Even the term "voc-ed" itself has fallen out of favor. Educators cite its image of low-status job training for those who have little ability or inclination to attend college.

"Traditionally . . . they were almost alternative programs, opportunities for students who weren't making it academically, to prepare them for jobs," said Katharine M. Oliver, assistant state superintendent for career and technology education. "The old 'voc-ed' has not had a good image."

Image and the decline

Statewide, the curriculum sustained a dramatic decline in enrollments from 1981 to 1991 -- a 33.7 percent drop during that decade, according to state education officials. Ms. Oliver attributed the drop in part to image problems.

Some students who shunned the programs were left unprepared for either a career or college. That problem is particularly acute in Baltimore, which has the state's highest dropout rate.

"We always put in place . . . great programs for our gifted and talented, we have a solid federal program for special education," Mr. Barnes said. "We don't do a thing for our middle-of-the-road students."

Better career and technology education "can address sufficiently this group of students," he added.

The business community is watching Dr. Amprey's latest efforts cautiously, said Jeff Valentine, who follows education for the Greater Baltimore Committee (GBC), a business group.

"I think there's frustration in the fact that we've gone through four or five visionary strategic plans on voc-ed in the last eight to 10 years," he said. "We keep talking, but nothing happens."

But the superintendent's plan represents a clear direction, if it can be put into effect, he said.

The blueprint Mr. Barnes will follow is contained in a five-year "Master Plan for Career and Technology Education," which runs through1997 and is intended to shift the focus of Baltimore's career and technology education programs.

One strategy is known as "tech prep," a program of study that continues beyond high school and links up with local community colleges for further study. The school system plans to offer tech-prep programs at all high schools throughout the city, not just those designated as career and technology schools.

Students from Dunbar and Southern high schools will enter a biotechnology career training program in September, Mr. Barnes said.

Partners for that project include Johns Hopkins Hospital, the state Department of Education, Baltimore City Community College and others interested in developing the area's life sciences industry.

Also in September, the school system will launch a similar program at Southwestern High School, aimed at building careers in Baltimore's important tourism and hospitality industries, in conjunction with GBC and the hotel industry.

Other innovations focus on expanding the link between school and work through apprenticeships, internships and work-study programs.

The plan also calls for a systematic improvement in the traditional skilled trades, long the bread and butter of vocational education.

Plumbers always have work

"There will always be a need for plumbers, electricians, carpenters, auto mechanics," Mr. Barnes said. "Students should not view them as jobs of lesser status."

And, though the school system will emphasize academics and specific job training, he said, it also must concentrate on communication and other skills needed to find and keep a job.

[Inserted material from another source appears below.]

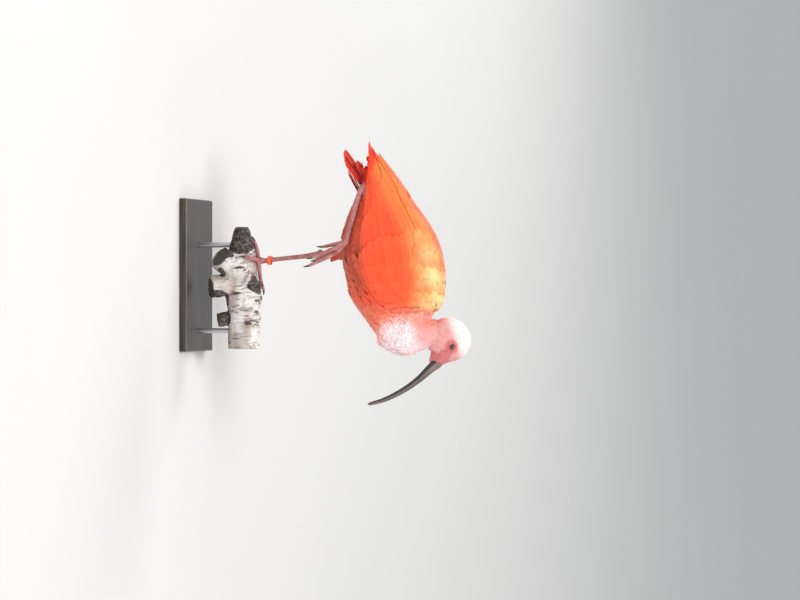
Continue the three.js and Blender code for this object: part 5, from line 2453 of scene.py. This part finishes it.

"Too many of our people don't have the employment skills, they don't have the attitude, they don't have the competencies, they don't have the commitment," he said.

Career and technology programs are an ideal vehicle to help teach those skills through programs with an immediate practical connection to students, he said.

"They are realistic, they are tangible, they are prone to be valuable career areas and they pay a fair wage." he said.